Love pulled pork? Make a meal, or two, or even three out of one pork shoulder! This is how. Meal number one is pulled pork. Meal number two is BBQ sandwiches. Meal number three is this recipe, and it just might be my favorite! As always, there are never any processed ingredients.

Ingredients

  • 2 Tablespoons Olive Oil, Or Enough To Cover The Bottom Of Your Skillet
  • 1  Onion, Diced
  • 1 pint Baby Bella Mushrooms, Chopped
  • Kosher Salt And Black Pepper To Taste (I Use A Lot Of Black Pepper!)
  • 3 cups Pulled Pork, Previously Cooked (or More!)
  • 5  Eggs
  • 1 pint Cherry Or Grape Tomatoes, Halved
  • 4 Tablespoons Chives, Parsley, Or Combination Of Both
  • Parmesan Cheese, Grated

Preparation

Preheat oven to 375 F. Heat olive oil in your largest oven-safe skillet or Dutch oven on the stove over medium heat.

When oil is shimmering but not smoking, add onions and allow them to cook until they start to soften. Add chopped mushrooms, salt and pepper. Mix well and cook until the water from the mushrooms cooks off (around 8 minutes).

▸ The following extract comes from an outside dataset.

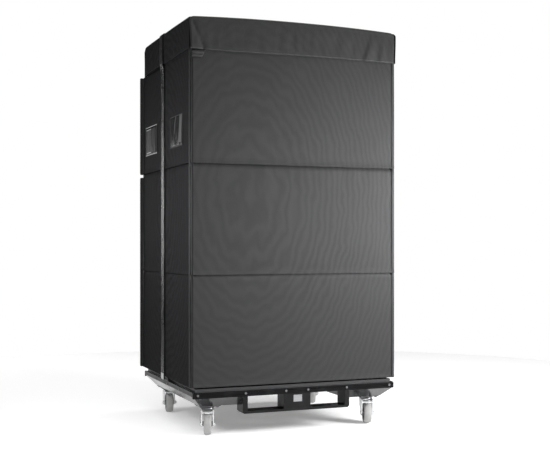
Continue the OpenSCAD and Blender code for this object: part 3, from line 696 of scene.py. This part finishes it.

Add pulled pork into the skillet, mix well and allow everything to cook together for 2-3 minutes. Use a spoon to create small wells or holes in the pork mixture, for the eggs. They should be spaced far enough apart so the eggs don’t run together. I use 5 eggs because I feed 5 people in my family. You can use as many as you like as long as they fit. Crack eggs carefully into the wells. Lightly salt and pepper the tops of eggs.

Transfer entire dish into the preheated oven. Cook for 5-10 minutes based on how you like your eggs done. We like them a little runny so we cook them on the short end.

Remove the dish from the oven and top with fresh tomatoes, herbs and freshly grated Parmesan cheese. Serve hot and enjoy!